Cable TV started the process in television broadcast, moving from the big 3 networks to hundreds of channels. But even that distribution pales in comparisons to the millions available on the internet. It started in Radio as the big three pulled out, and many independents took a turn, but again, how does that compare with the breadth and immediacy of the internet.

Now the news business is complaining that they can’t afford to produce “un-biased” news because of the entertainment-news popularized by Fox and TMZ and others. Come on, let’s get real, there is no such thing as un-biased news, never has been. It’s just that we all liked Walter Cronkite’s opinion back in the day.

Here are two simple illustrations to make a point.

  1. I learned long ago that the front page of any news paper only has so many column inches, and the airtime of a news broadcast only has so many minutes. Who decides what get’s how many column inches / minutes of airtime which photo on the front, top fold? How are those decisions made? Are there really any un-biased criteria even available? Can anyone even pretend to validate things like “most important, most relevant, most interesting, most meaningful” as objective criteria to make decisions? It’s all subjective, and the people making those decisions have biases just like everyone else. Please, old media get off the holy horse and quit pretending we’re all two year olds.
  2. Go to a baseball game (seems like a pretty simple, a-political, a-religious, no talk of abortion, simple rules, lots of easy-to-see data). Ask 10 people to describe the baseball game, via words, photos, or video. Depending on who you ask, you’ll hear about 10 different baseball games, based on their biases, what’s important to them, where they saw the story, what touched them.

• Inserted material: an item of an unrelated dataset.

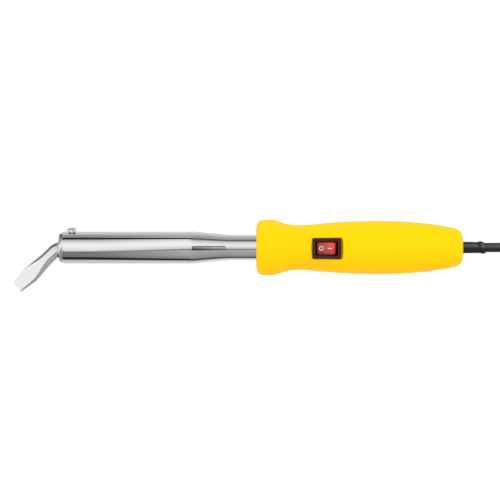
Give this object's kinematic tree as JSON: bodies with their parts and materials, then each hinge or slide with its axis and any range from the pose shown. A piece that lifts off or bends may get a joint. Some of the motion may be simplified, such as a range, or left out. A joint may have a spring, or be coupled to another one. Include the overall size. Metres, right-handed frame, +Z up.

image The other night, Jonathan Sanchez pitched a no hitter for the SF Giants. But what was the Story? Was the story the no hitter itself, the pitch count, the hitter’s line, the evening’s data? Was the story the relationship between Jonathan and his Father, who hadn’t seen him pitch a major league game, but was with him in the stands, and dugout to celebrate with his son? Was the story how the 16th perfect game in Major League History (think of those odds) got away on an error in the 9th, and the events that put Uribe at 3rd for that play, that Pablo Sanchez’s wife was in labor?.

Was the story the fantastic defensive plays behind Sanchez including the catch at the wall for the second out of the 9th? Of was the story about a father and daughter, taking in their first pro baseball game together, riding the slide in centerfield, hitting whiffle balls in little giants stadium, sharing hot dogs and garlic fries and cotton candy?

What did take place at AT&T that night? There is no single answer. There is no story without context; there is no context with out an opinion, a point of view, a perspective, an agenda, a bias.

I’ve always said that Einstein’s greatest contribution was the theory of relativity. But not in the context of science, but in the context of the social creatures we are. Everything is relative based on our experiences, our expectations, our points of comparison. You’ve seen the email that illustrated where a minute is long or short, depending on if running a marathon, or running a mile. The 360 sweep of the second hand on your watch is the same, but its context that decides whether its long or short.

The unlocking of limited distribution choke holds is what’s turning old businesses upside down.